This question is based on the question I posted before. The link is Maxima and minima of sinusoidal function of harmonics
In need to find the root of following equation $$\ \omega \cdot \cos(5\omega t)+\ \omega\cdot \cos(7\omega t)+\ \omega\cdot \cos(9 \omega t)+\ \omega\cdot \cos(11 \omega t)+\ \omega\cdot \cos(13 \omega t) = 0$$
In Matlab Chebyshev polynomial function is $ f(x) = ChebyshevT(n,x) $ giving you the $n-$th root. If I substitue $n = 5\cdot \omega,~ 7 \cdot \omega~ $ etc then the Chebyshev polynomial becomes too complicated since $\omega = 2 \cdot \pi \cdot f$.
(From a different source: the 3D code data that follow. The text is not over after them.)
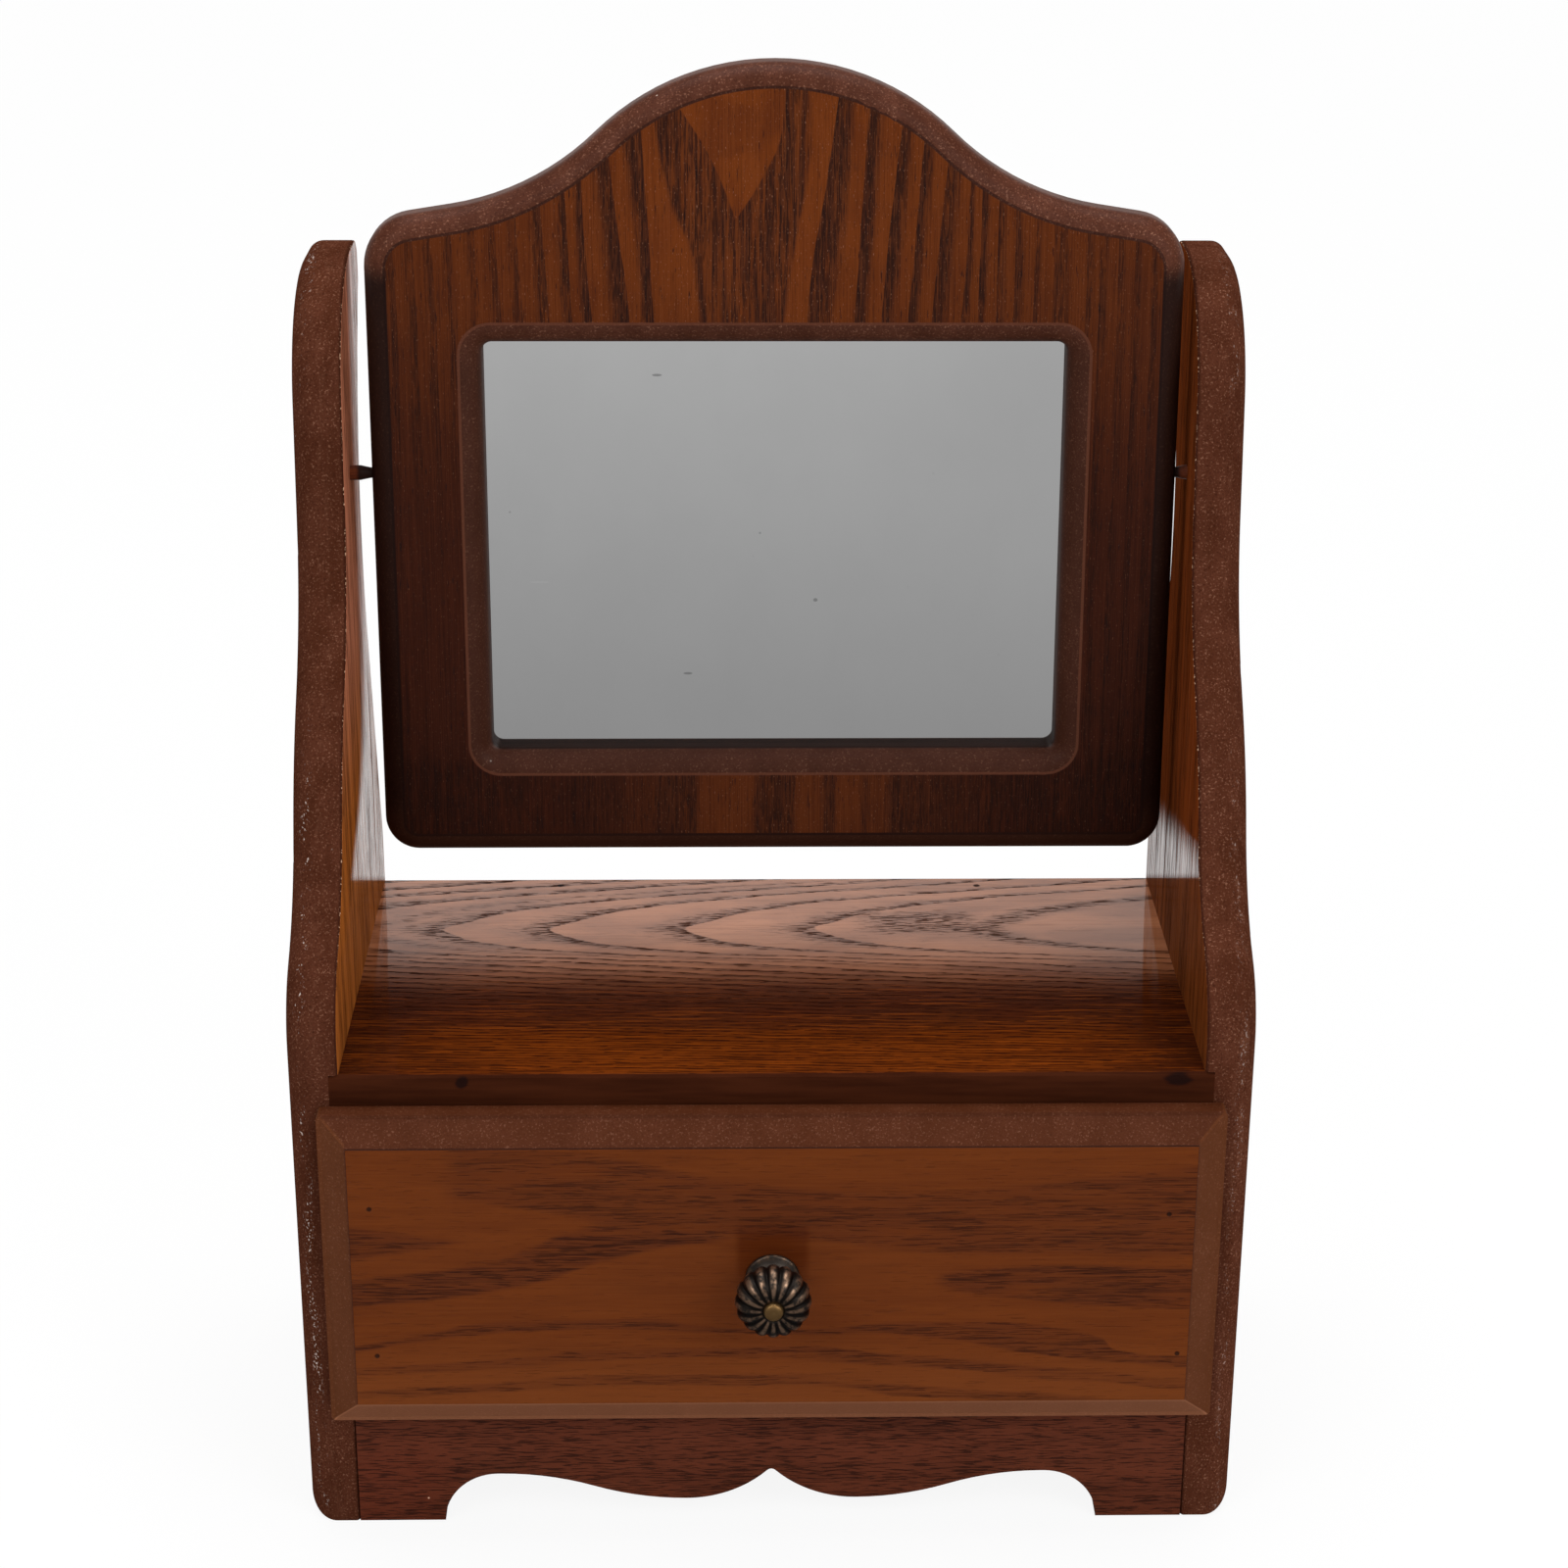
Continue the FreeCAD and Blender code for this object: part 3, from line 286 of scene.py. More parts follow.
# Each band has its lower and its upper edge from left to right, how soft they are and how dark it is.
DRAWER_BANDS = (
    (((-82, 100.5), (-52, 95.3), (-40, 92.0), (-25, 89.5), (-8, 89.0), (10, 88.0),
      (40, 84.5), (74, 83.8), (106, 83.4)),
     ((-82, 115.5), (-40, 111.0), (-23, 107.0), (8, 102.5), (40, 101.5), (73, 104.5),
      (106, 109.0)), 1.2, 0.62),
    (((-106, 69.7), (-60, 76.0), (-45, 81.5), (-30, 86.0), (-8, 88.5)),
     ((-106, 76.9), (-74, 82.0), (-60, 86.5), (-51, 90.0), (-40, 92.5), (-8, 90.5)),
     0.9, 0.8),
    (((-106, 82.7), (-80, 87.4), (-74, 88.6)),
     ((-106, 92.5), (-80, 88.6), (-74, 88.2)), 1.0, 0.7),
    (((-106, 56.2), (-82, 60.6), (-77, 61.2), (-49, 62.8), (-19, 61.8), (7, 61.0),
      (24, 61.2), (40, 59.8), (57, 56.6), (75, 53.4), (90, 52.0), (106, 50.7)),
     ((-106, 58.0), (-82, 62.8), (-77, 64.6), (-66, 65.3), (-49, 65.5), (-32, 65.5),
      (-19, 64.0), (7, 62.4), (24, 63.8), (49, 64.6), (66, 63.4), (83, 59.4), (88, 55.6),
      (106, 54.0)), 0.5, 0.65),
    (((-106, 49.8), (-74, 51.4), (-57, 52.4), (-49, 53.2), (-15, 54.6), (20, 52.6),
      (49, 50.4), (66, 47.8), (84, 46.6), (106, 44.8)),
     ((-106, 51.8), (-74, 53.8), (-57, 55.2), (-49, 56.6), (-15, 57.2), (8, 57.5),
      (20, 56.2), (49, 53.4), (66, 51.0), (84, 49.6), (106, 47.6)), 0.5, 0.6),
    (((-106, 42.6), (-66, 45.0), (-49, 46.2), (-23, 46.6), (8, 46.2), (32, 42.9),
      (64, 41.0), (106, 40.0)),
     ((-106, 44.8), (-66, 47.6), (-49, 49.2), (-23, 49.6), (8, 49.2), (32, 46.4),
      (64, 44.0), (106, 41.0)), 0.6, 0.5),
    (((40, 75.0), (80, 69.2), (106, 68.4)),
     ((40, 76.4), (64, 80.4), (106, 80.0)), 1.0, 0.75),
)
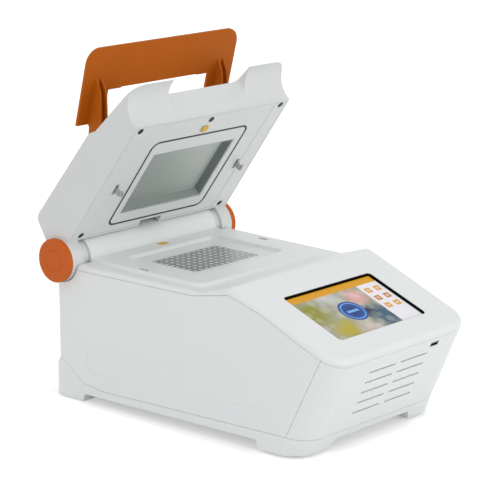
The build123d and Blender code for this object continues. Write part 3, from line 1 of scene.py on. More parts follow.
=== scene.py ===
# %% [markdown]
# A thermal cycler stands open on a bench: a white moulded housing, a hinged lid that holds a
# heated plate, an orange latch handle, and a touch screen on the sloping front. The engineering
# model arrives as a fixed frame of named nodes. This lesson gives each node its finish, softens
# the moulded edges, and adds what a CAD model leaves out, such as the picture on the screen.

# %% Load the fixed frame and note its box
import json
import math

import bmesh
import bpy
import numpy as np
from mathutils import Matrix, Vector

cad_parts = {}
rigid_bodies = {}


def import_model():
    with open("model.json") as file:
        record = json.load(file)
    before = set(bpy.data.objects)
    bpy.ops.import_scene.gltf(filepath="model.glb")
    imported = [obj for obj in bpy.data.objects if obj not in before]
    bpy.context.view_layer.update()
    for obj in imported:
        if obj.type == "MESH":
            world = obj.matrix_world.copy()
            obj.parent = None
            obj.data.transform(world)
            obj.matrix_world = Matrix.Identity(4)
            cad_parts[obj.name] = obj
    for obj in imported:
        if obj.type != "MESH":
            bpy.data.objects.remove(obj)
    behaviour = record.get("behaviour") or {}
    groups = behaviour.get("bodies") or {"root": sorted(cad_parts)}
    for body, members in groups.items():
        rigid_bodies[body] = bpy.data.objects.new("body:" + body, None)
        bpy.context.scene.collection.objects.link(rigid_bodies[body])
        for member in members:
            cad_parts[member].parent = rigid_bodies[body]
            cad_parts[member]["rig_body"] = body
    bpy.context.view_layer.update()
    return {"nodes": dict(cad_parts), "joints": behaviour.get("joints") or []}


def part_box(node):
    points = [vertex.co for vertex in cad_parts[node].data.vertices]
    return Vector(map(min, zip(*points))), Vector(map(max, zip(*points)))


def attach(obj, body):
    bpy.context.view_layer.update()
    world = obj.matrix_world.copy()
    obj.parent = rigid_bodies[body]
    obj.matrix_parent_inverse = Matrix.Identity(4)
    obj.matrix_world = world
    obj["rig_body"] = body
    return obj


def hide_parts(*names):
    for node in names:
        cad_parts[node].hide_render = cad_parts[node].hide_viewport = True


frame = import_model()
nodes = frame["nodes"]
MM = 0.001

# %% [markdown]
# The camera comes first, because every comparison depends on it. A pinhole camera needs a
# direction, a distance, a focal length and the point that falls in the middle of the picture.
# Here they come from matching known lengths, such as the 9 mm pitch of the wells, so the
# view is a long lens from the front left and a little above.

# %% Camera
IMAGE_HEIGHT = 493
FOCAL_PIXELS = 2080.77
SENSOR = 36.0
VIEW_AZIMUTH = math.radians(-47.5)
VIEW_ELEVATION = math.radians(13.747)
VIEW_ROLL = math.radians(-0.15)
VIEW_DISTANCE = 2.43263
VIEW_OFFSET = (0.05174, 0.07088)
VIEW_TARGET = Vector((0.0, 0.0833115, 0.1))


def camera_matrix():
    """Columns right, up and back of the camera, turned by the roll about the view line, and its place."""
    back = Vector((math.sin(VIEW_AZIMUTH) * math.cos(VIEW_ELEVATION),
                   -math.cos(VIEW_AZIMUTH) * math.cos(VIEW_ELEVATION), math.sin(VIEW_ELEVATION)))
    flat_right = (-back).cross(Vector((0, 0, 1))).normalized()
    flat_up = flat_right.cross(-back)
    right = flat_right * math.cos(VIEW_ROLL) + flat_up * math.sin(VIEW_ROLL)
    up = flat_up * math.cos(VIEW_ROLL) - flat_right * math.sin(VIEW_ROLL)
    place = VIEW_TARGET + back * VIEW_DISTANCE + right * VIEW_OFFSET[0] + up * VIEW_OFFSET[1]
    matrix = Matrix((right, up, back)).transposed().to_4x4()
    matrix.translation = place
    return matrix


lens_data = bpy.data.cameras.new("camera")
lens_data.sensor_width = SENSOR
lens_data.lens = FOCAL_PIXELS * SENSOR / IMAGE_HEIGHT
lens_data.clip_end = 20.0
camera = bpy.data.objects.new("camera", lens_data)
bpy.context.scene.collection.objects.link(camera)
camera.matrix_world = camera_matrix()
bpy.context.scene.camera = camera
print("lens", round(lens_data.lens, 1), "mm")

# %% [markdown]
# A finish is a small network of shader nodes. Colours are easier to judge as screen values from
# 0 to 255, but a shader works with light, so each colour is first turned into linear values.

# %% Colour helper
def colour(red, green, blue):
    """Screen values turned into linear light: the sRGB curve, a power of 2.4 above its short straight toe."""
    screen = np.array((red, green, blue)) / 255.0
    linear = np.where(screen <= 0.04045, screen / 12.92, ((screen + 0.055) / 1.055) ** 2.4)
    return (*linear.tolist(), 1.0)


WHITE = colour(234, 237, 237)
# The lid and its liner are the housing's white plastic painted darker: painted shade, since they lie in more shade
# than the housing.
LID_WHITE_PAINTED_SHADE = colour(219, 222, 221)
LINER_WHITE_PAINTED_SHADE = colour(222, 225, 224)
ORANGE = colour(189, 96, 8)
CAP_ORANGE = colour(203, 94, 16)
print("white plastic", [round(value, 3) for value in WHITE[:3]])

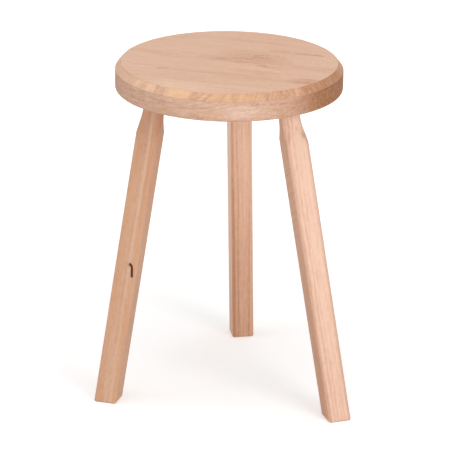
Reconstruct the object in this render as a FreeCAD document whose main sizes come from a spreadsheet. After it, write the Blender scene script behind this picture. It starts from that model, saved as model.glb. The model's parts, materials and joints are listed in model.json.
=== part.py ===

My way of doing it was replace $\omega \cdot t = \theta$. So the above equation changes to $$\ \frac \theta t \cdot ( \cos(5\theta)+\ \cos(7\theta)+\ \cos(9 \theta)+\cos(11\theta)+ \cos(13 \theta)) = 0$$ and then find the roots of function inside the brackets. Then $\theta $ can be re-substituted to find the value of $t$.
I used Matlab to find the roots using the equation with cosines, and then replacing it with Chebyshev Polynomials of first kind. However the results are not at all even close. Also i am bit confused about what is to be done with $\frac \theta t$ outside the brackets. Any help will be greatly appreciated.
Considering that the equation is the real part of a sum of imaginary exponentials,
$$e^{5i\alpha}(1+e^{2i\alpha}+e^{4i\alpha}+e^{6i\alpha}+e^{8i\alpha})=e^{5i\alpha}\frac{e^{10i\alpha}-1}{e^{2i\alpha}-1}=e^{5i\alpha}\frac{\sin5\alpha e^{5i\alpha}}{\sin\alpha e^{i\alpha}}=\frac{\sin5\alpha}{\sin\alpha} e^{9i\alpha}.$$
The real part cancels when
$\sin5\alpha$ is zero but $\sin\alpha$ is not, or
$\cos9\alpha$ is zero.
We used
$$e^{i\alpha}-1=\cos\alpha-1+i\sin\alpha=2i\sin\frac\alpha2e^{i\alpha/2}.$$